Nichols, an assistant lecturer for the U of A’s English Language School through the faculty of education, also works in the Student Engagement Centre. Since October 2023, she’s been conducting the therapy program, bringing Skoki on Mondays.
On January 22, the Education Student Association partnered with the Pets Assisting with Student Success (PAWSS) program to host a special event in the Education Atrium. This event allowed students to meet some therapy pets while connecting with other students.
The PAWSS program is based out of MacEwan University, where “staff, students, and community volunteers [bring] well-behaved, well-trained dogs onto campus for student wellness,” Nichols said. According to Nichols, the program helps students by reducing their stress, increasing their feelings of community, and improving their well-being.
Skoki was certified through the program at MacEwan, but appears mostly at the U of A.
Nichols “saw an opportunity for a program that would make the lives of students and staff better on campus”
According to Nichols, there is research regarding the effect of therapy dogs on post-secondary students. For multiple reasons, therapy dogs can particularly impact international students, Nichols said.
“[Therapy dogs have] been found to increase feelings of well-being, hope, connection, and decrease feelings of loneliness and homesickness for international students.” According to Nichols, these events help international students connect with other students within the university community.
Pet therapy events provide “opportunities to have informal conversations about the dog, about their home, [and] what makes them happy.”
Since beginning the weekly program, Nichols said she’s seen “all sorts of people coming in.”
“We had the security guards coming, PhD students, staff, and our students. It created a sense of community where everyone came together and could have those informal conversations,” Nichols said.

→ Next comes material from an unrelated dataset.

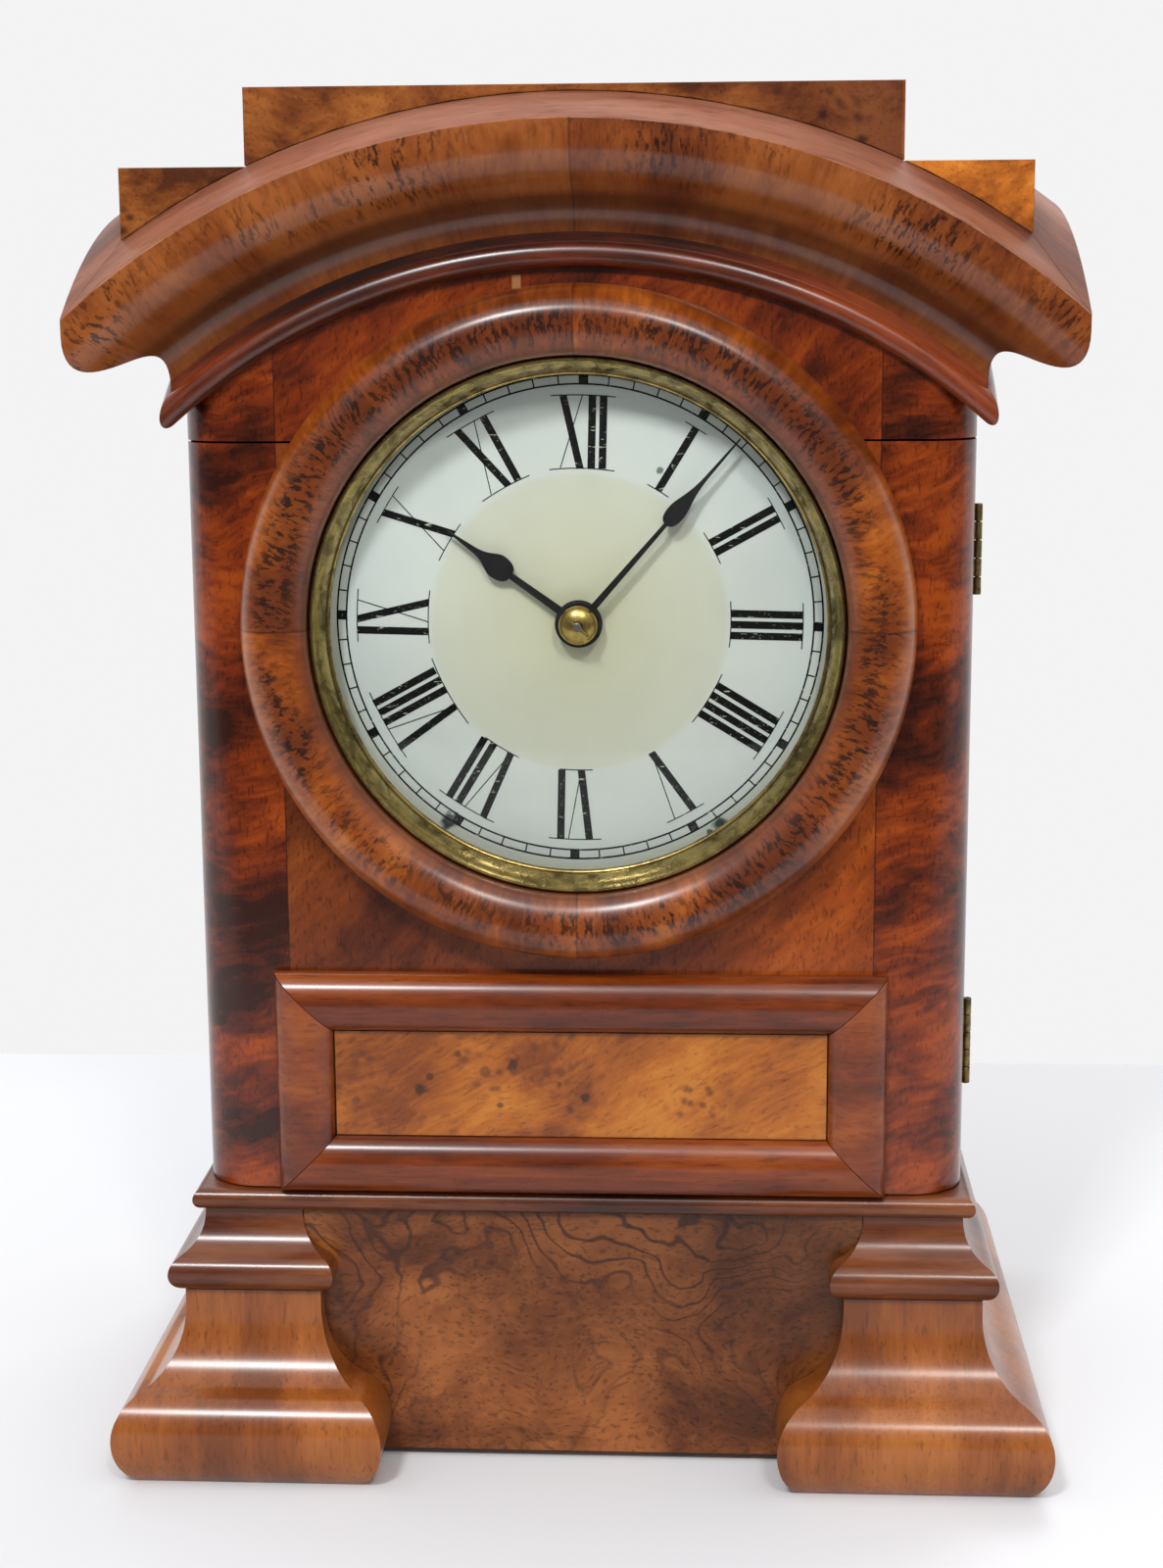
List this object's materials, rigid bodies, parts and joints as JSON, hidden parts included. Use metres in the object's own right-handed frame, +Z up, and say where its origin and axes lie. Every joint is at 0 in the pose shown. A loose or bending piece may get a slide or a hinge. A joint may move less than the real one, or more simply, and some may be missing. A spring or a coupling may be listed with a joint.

Before she adopted Skoki, Nichols already had experience conducting pet therapy. When she began working at the U of A’s English Language School, she “saw an opportunity for a program that would make the lives of students and staff better on campus.”
“I had done pet therapy with my previous dog. I just saw the benefits,” Nichols said. “When we would go into a room, people would light up. They’d come talk to me, make eye contact, engage, and have conversations.”
“It’s just taking a moment to yourself and appreciating animals and getting to pet them. [It helps] destress me,” student says
According to Nichols, many students enjoy petting and doing tricks with Skoki. Others enjoy chatting with people at the events. Education students Kayla Letki and Kolby Russell have attended pet therapy events in the past and reaped the rewards.
“It’s just taking a moment to yourself, appreciating animals, and getting to pet them. [It helps] destress me,” Letki said.
Russell recognized the science behind pet therapy events. She enjoys “the serotonin you get from just a little connection once in a while.”